Are you worried about either Donald Trump or Hillary Clinton winning November’s presidential election? Well, now imagine what your disfavored candidates would do with the power bestowed by Prop 59’s constitutional amendment.

This Wouldn’t Actually Get Big Money Out of Politics

For all of the measure’s perhaps unintended consequences, there is one type of organization that would not be affected by rolling back Citizens United: the billionaire-funded super PAC.

Many Americans believe Citizens United is responsible for the super PAC. In fact, that distinction falls to another Supreme Court case, Speech Now vs.
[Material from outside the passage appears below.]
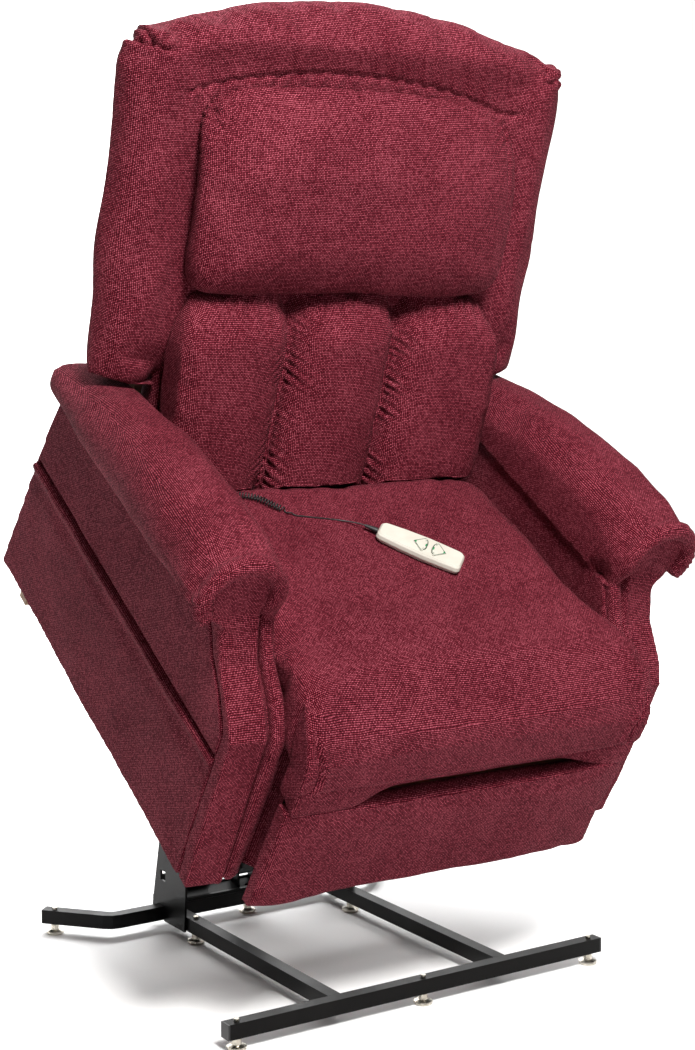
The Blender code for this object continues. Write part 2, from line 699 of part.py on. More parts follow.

FEC, that is not mentioned in the text of Prop 59 or SB 254. Speech Now struck down limits on the amounts of money individuals could donate to groups that spend unlimited sums to elect or defeat a candidate, as long as those groups don’t coordinate with candidates themselves.

Citizens United allowed corporations to donate to such groups, creating a system whereby these groups could solicit limitless funding from corporate entities to spend on explicitly political activity. Overturning Citizens United would eliminate corporations’ abilities to finance super PACs, but extremely wealthy individuals would still be allowed to finance these independent expenditure groups to their hearts’ content.

It just so happens that Steyer is doing exactly that. He’s donated $38 million to his personal super PAC, NextGen Climate Action, so far this cycle, on top of the $72 million he contributed ahead of the 2014 midterms. The group has reported a few donations from labor unions, but Steyer has provided nearly 100 percent of funding for the group. If Citizens United were rolled back, he could continue doing so, even as high-dollar super PACs with which he often clashes, such as the U.S. Chamber of Commerce, would be hobbled considerably.

Steyer frequently proclaims his distaste for money in politics, but Prop 59 would leave his political operation nearly untouched. The real damage would be done to America’s political press, civil society, and every individual who decides simply to exercise his or her right to freely associate with others.

In fact, they won’t have that right either, if Steyer and company get their way.